Verizon Tiered Pricing Plan Unlikely to Affect Users: Consumer Reports
A Consumer Reports analysis says most Verizon customers would not be affected by a tiered pricing plan.Verizon this week replaced its $30-a-month unlimited plan with three new plans with varying data limits. The new pricing structure offers customers monthly plans of $30 for 2GB of data, $50 for 5GB of data and $80 for 10GB of data. A $10 plan for 75MB of data is available to customers with feature phones with limited Internet capabilities. A study by Consumer Reports noted the least expensive of those is also $30, and it offers 2GB of data per month. "That's far more data than the vast majority of phone users ever need-even Verizon smartphone subscribers, who reportedly have relatively large appetites for data," the report noted. The company's past reporting, as well as other more recent reports, indicate that data usage, even by Verizon smartphone users, averages no more than about 500MB per month. Many customers, of course, use far less than that-including owners of some regular phones (detailed in Consumer Report's "Ratings" section, which is only available to subscribers) that require a data plan, even though they can't use the data-intensive apps that distinguish smartphones.

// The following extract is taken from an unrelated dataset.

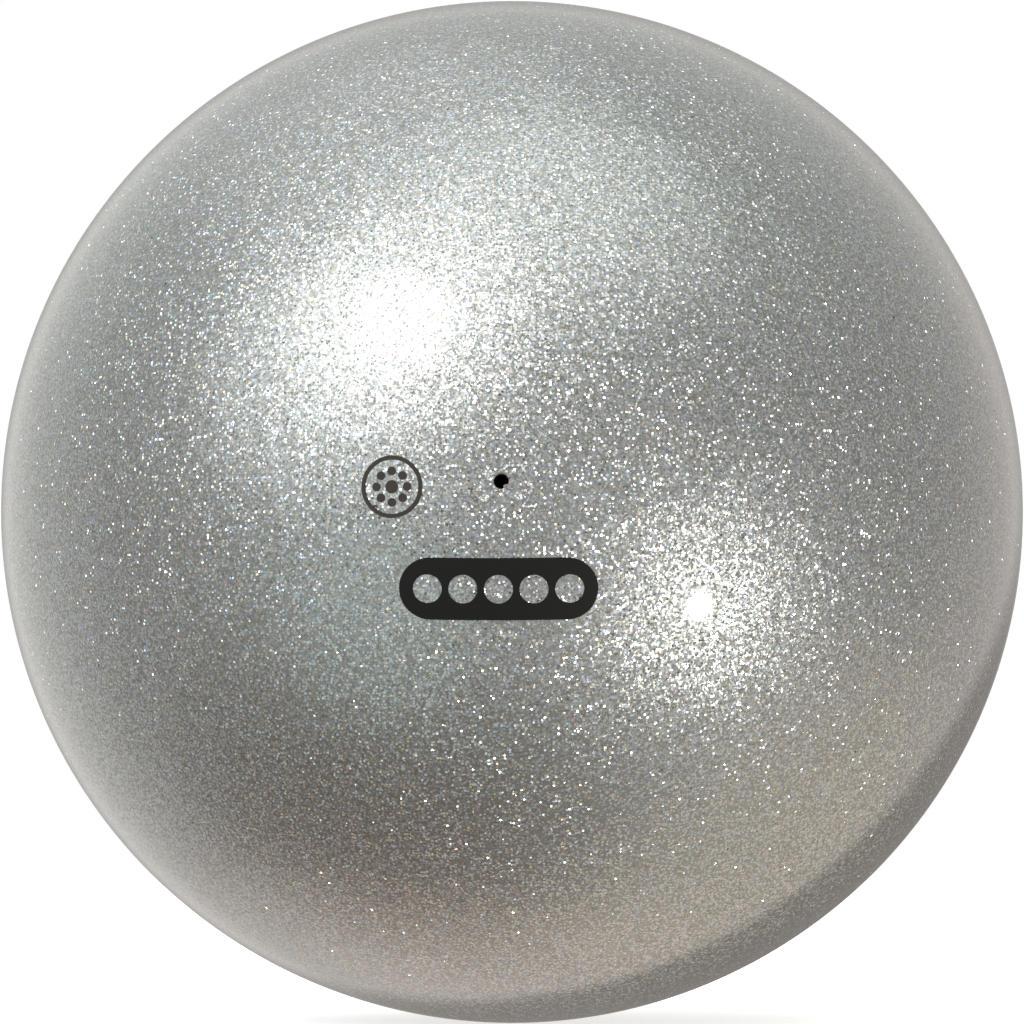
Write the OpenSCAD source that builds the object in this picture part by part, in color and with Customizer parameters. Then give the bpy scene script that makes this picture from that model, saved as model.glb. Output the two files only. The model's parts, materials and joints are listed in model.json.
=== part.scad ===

Unlike other major carriers, Verizon has not introduced a lower-priced tiered plan for the many smartphone owners who send and receive only a small amount of data every month. For example, minimal data users on AT&T can get a 200MB-a-month plan that costs $15 (its 2GB plan costs $25 a month). T-Mobile's plans are even cheaper, at $10 (220 200MB) and $20 (2GB) a month. Minimal data users on Verizon will, then, continue to pay the same $30 they've been paying for the unlimited plan. The small percentage of data hogs among the carrier's customers will pay more: $50 a month for 5GB or $80 for 10GB.